- [Aim of the task]: Across the entries below, how many lines contain the word "stiffness"? Give the number alone.

- [Data shown]:
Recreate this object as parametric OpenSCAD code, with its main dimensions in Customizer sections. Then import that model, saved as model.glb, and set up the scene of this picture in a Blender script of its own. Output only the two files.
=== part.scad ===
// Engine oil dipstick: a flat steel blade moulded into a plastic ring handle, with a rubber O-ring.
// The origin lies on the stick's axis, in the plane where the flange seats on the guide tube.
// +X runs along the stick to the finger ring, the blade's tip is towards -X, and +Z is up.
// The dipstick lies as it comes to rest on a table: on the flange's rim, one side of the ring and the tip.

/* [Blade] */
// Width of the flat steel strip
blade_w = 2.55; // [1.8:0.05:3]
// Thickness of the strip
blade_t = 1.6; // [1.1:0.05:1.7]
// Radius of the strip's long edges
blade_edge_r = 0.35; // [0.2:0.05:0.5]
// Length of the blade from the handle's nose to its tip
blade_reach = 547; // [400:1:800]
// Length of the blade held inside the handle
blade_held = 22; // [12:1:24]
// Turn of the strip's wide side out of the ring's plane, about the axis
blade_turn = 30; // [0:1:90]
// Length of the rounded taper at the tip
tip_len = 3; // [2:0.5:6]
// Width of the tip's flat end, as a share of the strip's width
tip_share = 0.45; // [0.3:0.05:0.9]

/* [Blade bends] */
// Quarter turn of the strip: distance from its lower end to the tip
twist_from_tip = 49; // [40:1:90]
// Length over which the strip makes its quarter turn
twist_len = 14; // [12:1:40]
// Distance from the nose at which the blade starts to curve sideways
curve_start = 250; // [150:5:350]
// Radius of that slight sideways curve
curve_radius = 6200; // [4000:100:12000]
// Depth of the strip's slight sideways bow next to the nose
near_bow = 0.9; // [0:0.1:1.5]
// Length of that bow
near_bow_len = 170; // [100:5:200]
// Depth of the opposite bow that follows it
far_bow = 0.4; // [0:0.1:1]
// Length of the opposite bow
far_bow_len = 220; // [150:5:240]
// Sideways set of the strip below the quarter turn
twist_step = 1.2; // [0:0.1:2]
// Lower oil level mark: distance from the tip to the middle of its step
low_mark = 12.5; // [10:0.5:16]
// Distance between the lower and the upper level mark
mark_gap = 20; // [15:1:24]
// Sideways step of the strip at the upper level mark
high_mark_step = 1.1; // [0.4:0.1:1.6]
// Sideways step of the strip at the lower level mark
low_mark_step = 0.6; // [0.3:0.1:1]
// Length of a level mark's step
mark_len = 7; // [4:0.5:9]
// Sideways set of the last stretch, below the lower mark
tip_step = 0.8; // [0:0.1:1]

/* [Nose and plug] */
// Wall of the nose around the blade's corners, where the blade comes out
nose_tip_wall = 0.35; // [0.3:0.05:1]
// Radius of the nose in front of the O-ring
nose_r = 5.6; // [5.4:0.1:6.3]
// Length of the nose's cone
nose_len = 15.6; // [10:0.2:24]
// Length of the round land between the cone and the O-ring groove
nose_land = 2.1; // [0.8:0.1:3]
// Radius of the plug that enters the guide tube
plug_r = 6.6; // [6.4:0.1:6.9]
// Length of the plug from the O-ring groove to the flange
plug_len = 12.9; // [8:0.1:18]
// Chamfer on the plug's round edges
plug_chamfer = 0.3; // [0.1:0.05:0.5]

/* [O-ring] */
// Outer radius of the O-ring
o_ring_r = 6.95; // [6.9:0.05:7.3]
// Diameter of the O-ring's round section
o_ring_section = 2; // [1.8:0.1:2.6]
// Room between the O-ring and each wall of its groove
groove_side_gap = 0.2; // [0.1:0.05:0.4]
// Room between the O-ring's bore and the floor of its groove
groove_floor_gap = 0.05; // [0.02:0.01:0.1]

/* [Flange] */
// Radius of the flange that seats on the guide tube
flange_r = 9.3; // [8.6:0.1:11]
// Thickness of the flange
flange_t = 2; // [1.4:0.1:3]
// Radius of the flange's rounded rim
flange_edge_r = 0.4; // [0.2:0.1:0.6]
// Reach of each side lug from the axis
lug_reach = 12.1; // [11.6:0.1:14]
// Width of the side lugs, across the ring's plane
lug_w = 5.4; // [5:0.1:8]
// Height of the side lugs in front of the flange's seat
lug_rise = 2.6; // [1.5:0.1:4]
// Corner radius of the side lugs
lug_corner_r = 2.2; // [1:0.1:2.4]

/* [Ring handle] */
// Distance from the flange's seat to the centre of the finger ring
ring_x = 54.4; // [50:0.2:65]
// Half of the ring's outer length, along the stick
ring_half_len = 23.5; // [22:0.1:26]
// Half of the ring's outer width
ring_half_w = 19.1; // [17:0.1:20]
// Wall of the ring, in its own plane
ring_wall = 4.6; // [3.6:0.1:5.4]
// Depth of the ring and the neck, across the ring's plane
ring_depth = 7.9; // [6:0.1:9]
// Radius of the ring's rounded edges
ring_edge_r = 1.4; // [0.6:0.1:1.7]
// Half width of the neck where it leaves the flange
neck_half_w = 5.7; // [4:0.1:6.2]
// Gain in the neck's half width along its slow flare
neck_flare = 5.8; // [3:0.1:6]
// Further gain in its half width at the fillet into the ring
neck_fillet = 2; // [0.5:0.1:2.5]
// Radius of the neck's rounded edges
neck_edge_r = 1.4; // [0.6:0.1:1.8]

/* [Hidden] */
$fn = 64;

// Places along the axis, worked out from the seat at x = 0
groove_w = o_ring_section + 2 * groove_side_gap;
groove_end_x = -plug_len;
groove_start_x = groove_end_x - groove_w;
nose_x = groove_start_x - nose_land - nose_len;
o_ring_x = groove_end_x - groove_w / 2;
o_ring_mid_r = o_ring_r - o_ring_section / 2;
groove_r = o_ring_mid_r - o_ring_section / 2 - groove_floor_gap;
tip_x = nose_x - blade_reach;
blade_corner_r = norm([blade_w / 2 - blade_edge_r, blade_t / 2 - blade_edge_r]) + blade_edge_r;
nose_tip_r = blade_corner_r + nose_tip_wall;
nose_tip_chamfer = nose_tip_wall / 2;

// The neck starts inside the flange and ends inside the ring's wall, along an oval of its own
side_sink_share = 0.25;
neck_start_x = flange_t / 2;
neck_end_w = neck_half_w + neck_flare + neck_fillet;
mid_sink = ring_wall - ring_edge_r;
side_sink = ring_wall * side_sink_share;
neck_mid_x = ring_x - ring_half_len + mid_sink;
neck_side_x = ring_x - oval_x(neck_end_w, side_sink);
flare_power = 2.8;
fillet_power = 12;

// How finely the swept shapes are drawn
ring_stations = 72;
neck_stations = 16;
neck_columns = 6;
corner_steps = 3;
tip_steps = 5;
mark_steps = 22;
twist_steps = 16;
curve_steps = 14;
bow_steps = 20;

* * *

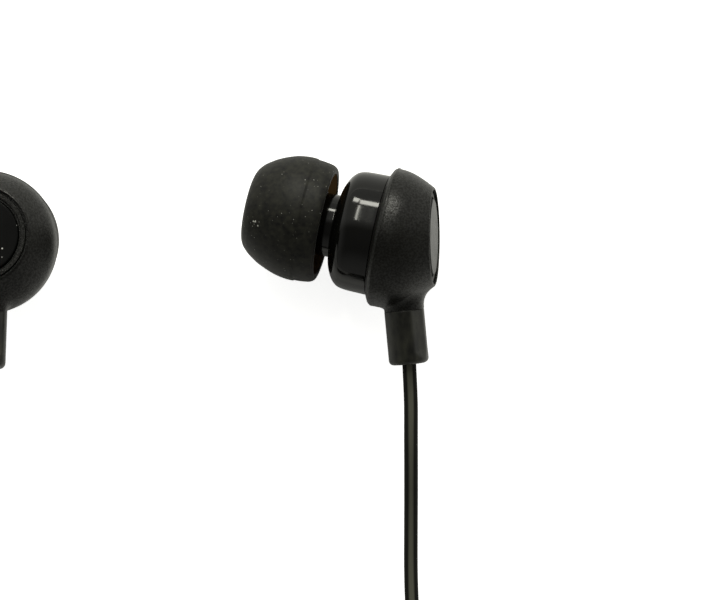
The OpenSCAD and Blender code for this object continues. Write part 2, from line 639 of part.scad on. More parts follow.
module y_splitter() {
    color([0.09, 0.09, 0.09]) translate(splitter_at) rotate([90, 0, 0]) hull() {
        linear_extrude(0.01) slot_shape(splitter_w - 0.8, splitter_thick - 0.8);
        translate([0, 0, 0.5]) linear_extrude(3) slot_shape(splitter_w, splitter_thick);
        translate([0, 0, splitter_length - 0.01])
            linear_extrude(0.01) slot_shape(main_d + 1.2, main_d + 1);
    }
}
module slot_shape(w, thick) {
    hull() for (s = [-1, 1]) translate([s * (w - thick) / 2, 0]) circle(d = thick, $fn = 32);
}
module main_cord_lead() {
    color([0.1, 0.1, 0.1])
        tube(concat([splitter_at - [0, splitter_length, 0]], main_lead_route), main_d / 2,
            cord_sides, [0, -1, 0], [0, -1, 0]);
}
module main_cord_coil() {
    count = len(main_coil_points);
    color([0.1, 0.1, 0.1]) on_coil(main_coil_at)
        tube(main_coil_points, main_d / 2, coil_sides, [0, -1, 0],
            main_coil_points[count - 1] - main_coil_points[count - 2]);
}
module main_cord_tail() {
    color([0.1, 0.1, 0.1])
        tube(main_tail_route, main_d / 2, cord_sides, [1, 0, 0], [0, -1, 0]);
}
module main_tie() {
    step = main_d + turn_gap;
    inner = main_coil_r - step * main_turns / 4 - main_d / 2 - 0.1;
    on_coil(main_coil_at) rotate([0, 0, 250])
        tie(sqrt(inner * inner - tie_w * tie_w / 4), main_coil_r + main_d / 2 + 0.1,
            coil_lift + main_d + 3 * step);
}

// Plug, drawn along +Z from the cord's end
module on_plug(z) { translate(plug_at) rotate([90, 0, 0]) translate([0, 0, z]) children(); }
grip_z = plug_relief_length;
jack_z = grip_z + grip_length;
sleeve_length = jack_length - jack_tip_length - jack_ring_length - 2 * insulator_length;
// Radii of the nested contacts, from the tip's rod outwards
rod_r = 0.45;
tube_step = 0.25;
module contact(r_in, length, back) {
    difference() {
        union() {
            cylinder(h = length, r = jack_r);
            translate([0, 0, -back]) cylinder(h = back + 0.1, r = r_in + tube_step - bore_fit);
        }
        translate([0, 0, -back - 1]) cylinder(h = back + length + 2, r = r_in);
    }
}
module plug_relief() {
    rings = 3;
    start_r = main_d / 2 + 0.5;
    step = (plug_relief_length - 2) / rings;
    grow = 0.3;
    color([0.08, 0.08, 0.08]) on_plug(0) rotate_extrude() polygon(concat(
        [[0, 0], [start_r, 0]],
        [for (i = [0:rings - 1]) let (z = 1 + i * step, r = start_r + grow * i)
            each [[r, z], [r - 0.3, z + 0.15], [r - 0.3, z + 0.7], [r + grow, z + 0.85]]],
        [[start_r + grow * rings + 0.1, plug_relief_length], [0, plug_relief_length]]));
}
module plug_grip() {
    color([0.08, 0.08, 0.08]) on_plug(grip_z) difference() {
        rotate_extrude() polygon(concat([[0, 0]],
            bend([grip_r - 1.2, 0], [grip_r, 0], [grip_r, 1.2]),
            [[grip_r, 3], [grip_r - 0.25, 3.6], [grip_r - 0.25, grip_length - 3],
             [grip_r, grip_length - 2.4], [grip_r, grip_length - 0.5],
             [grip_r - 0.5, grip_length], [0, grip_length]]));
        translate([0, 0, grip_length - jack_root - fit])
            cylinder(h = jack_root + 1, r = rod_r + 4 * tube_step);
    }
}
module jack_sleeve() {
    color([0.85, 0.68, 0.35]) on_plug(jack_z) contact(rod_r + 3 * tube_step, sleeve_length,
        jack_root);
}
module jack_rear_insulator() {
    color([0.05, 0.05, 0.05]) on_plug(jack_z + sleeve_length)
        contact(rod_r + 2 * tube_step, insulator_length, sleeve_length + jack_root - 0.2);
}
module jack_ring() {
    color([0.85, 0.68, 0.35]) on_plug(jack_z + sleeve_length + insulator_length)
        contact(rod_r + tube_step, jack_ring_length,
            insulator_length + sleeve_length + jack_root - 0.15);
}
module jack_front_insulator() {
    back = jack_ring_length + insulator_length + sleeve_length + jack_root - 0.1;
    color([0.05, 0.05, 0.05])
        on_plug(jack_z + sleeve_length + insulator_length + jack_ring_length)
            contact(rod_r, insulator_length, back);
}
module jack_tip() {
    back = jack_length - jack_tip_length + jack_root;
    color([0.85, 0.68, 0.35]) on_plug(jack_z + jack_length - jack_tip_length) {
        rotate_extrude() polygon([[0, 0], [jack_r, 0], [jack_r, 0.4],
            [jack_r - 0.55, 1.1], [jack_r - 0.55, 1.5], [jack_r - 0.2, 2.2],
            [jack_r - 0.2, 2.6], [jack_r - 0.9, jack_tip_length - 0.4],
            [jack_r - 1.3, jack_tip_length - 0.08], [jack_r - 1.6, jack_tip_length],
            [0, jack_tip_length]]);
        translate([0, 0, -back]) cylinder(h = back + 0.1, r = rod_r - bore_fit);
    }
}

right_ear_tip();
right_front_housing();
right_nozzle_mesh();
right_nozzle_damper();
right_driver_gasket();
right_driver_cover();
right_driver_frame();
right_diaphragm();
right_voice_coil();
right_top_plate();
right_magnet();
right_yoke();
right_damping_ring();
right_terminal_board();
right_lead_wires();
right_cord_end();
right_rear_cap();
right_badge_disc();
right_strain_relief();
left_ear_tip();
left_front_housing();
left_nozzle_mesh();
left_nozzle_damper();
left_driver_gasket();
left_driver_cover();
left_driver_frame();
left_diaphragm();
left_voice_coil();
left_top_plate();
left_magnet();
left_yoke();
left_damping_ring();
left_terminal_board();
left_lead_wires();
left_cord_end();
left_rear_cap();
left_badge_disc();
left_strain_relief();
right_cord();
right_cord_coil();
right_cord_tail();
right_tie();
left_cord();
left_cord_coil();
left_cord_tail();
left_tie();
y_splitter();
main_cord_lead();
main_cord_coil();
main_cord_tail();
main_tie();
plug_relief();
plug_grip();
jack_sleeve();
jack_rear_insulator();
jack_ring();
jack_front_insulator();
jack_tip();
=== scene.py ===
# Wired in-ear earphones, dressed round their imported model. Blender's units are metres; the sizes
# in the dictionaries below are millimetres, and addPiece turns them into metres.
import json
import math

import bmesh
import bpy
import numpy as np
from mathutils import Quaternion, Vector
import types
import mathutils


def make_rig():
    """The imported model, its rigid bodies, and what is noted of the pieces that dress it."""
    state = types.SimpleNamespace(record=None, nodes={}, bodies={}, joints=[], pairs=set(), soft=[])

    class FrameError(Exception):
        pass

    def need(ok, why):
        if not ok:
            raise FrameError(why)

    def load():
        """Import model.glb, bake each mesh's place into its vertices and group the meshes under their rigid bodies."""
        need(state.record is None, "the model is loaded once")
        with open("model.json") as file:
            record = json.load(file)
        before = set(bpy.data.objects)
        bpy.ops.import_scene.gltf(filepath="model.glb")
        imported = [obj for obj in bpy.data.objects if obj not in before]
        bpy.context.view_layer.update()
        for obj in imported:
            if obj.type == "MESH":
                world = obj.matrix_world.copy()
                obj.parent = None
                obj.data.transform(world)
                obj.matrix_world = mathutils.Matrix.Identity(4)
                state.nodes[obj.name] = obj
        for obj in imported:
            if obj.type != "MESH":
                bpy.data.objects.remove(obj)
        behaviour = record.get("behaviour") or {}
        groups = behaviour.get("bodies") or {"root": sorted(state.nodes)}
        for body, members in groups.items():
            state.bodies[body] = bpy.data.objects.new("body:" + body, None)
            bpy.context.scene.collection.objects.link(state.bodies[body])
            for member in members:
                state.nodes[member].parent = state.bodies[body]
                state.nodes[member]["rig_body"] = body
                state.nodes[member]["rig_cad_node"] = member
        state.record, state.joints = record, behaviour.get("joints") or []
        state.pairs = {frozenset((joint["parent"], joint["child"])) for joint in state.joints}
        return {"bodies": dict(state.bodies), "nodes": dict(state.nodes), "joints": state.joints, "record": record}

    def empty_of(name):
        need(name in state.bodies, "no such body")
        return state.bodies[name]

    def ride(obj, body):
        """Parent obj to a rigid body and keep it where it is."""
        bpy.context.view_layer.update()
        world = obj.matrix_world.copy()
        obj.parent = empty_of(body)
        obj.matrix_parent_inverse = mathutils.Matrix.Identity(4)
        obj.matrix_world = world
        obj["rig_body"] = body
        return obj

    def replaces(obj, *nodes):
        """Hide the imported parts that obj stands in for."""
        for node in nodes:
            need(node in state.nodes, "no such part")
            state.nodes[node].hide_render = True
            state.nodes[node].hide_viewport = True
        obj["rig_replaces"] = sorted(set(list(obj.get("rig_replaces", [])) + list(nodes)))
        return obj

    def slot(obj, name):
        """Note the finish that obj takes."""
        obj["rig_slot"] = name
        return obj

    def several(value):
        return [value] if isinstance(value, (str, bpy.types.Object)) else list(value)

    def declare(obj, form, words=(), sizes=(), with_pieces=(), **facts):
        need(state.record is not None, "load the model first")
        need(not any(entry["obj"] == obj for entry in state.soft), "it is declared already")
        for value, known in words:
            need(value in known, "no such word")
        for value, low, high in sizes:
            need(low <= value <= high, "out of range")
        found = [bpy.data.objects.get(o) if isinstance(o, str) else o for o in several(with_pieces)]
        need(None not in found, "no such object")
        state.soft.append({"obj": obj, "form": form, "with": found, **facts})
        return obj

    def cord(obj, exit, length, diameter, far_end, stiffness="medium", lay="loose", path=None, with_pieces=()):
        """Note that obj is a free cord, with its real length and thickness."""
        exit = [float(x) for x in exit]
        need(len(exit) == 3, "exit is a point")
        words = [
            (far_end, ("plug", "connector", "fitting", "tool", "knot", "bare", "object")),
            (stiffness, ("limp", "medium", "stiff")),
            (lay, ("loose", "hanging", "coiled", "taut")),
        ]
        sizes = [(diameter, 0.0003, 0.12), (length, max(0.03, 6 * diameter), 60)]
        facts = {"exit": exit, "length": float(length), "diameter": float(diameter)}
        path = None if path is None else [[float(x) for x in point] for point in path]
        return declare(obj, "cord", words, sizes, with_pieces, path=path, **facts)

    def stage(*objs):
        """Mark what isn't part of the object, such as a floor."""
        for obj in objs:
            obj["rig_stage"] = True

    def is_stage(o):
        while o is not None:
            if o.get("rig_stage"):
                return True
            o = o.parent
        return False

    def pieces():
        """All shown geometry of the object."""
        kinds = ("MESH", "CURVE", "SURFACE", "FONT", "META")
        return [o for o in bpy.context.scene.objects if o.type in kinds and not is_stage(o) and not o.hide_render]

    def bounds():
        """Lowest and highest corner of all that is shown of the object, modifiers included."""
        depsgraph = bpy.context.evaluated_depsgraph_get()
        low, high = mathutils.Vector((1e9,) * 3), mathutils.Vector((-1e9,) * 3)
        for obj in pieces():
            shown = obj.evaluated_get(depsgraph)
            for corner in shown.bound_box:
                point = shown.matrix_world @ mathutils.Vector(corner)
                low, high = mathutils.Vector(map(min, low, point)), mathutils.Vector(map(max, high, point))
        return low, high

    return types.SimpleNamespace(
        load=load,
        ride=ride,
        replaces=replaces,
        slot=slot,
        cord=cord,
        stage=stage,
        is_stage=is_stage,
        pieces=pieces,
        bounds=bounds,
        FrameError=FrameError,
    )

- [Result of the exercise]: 2